Even before the millennium transition, that was my job. I was the dreaded "consultant", the hired gun, the guy with the briefcase. I came in a reviewed network infrastructures. Most of the time upper management didn't even know what they had or didn't have. That was usually Section 1 of the report, this is what you have. They relied on "Bob" and often "Bob" didn't know what he was doing. And they were all reluctant to spend money. The couldn't wrap their heads around the cost/risk to their business.
 
How do those even work?

We use it as we get groceries and some prescriptions there, and save enough to make it worthwhile. The nearby Costco has the best listed pump price in the area and I can usually beat that by $0.10 - 0.20/gallon with points at H-T, and don't have to deal with the long lines at Costco.
 
yeah, getting $1.00 off per gallon from kroger/HT is a nice deal when you can get it.

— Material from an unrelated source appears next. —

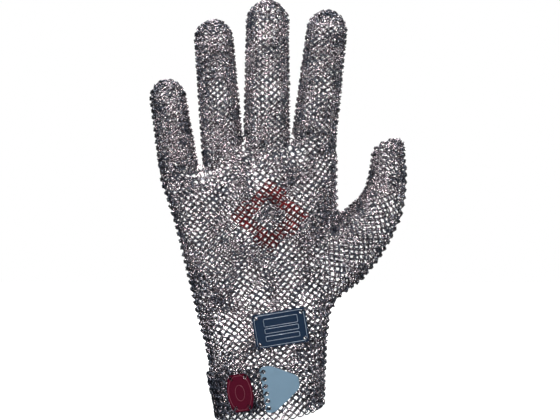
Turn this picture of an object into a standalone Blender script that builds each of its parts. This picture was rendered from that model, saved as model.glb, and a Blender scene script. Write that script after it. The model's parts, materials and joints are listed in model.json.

Me and my wife used to break the rules a lot when we lived by a couple of Kroger stores. her mom bought all her groceries at a HT that didn't have a gas station on our account. we bought all our groceries on our account. Then when we had a big pile of points to use, we'd pull both cars up to the pump and fill them both on that $1 off. Made a big difference during some of the obama spikes.
 
This is why I bought a gas sipper a few
Months back. I knew the 28 mpg on was Scion wasn’t going to be enough
 
Keep at least 25 gallons stored in reserve. Rotate it out every 2 or 3 months.
I rotate 89 octane no ethanol into my truck every six months, no stabilizer, and the truck doesn’t seem to notice.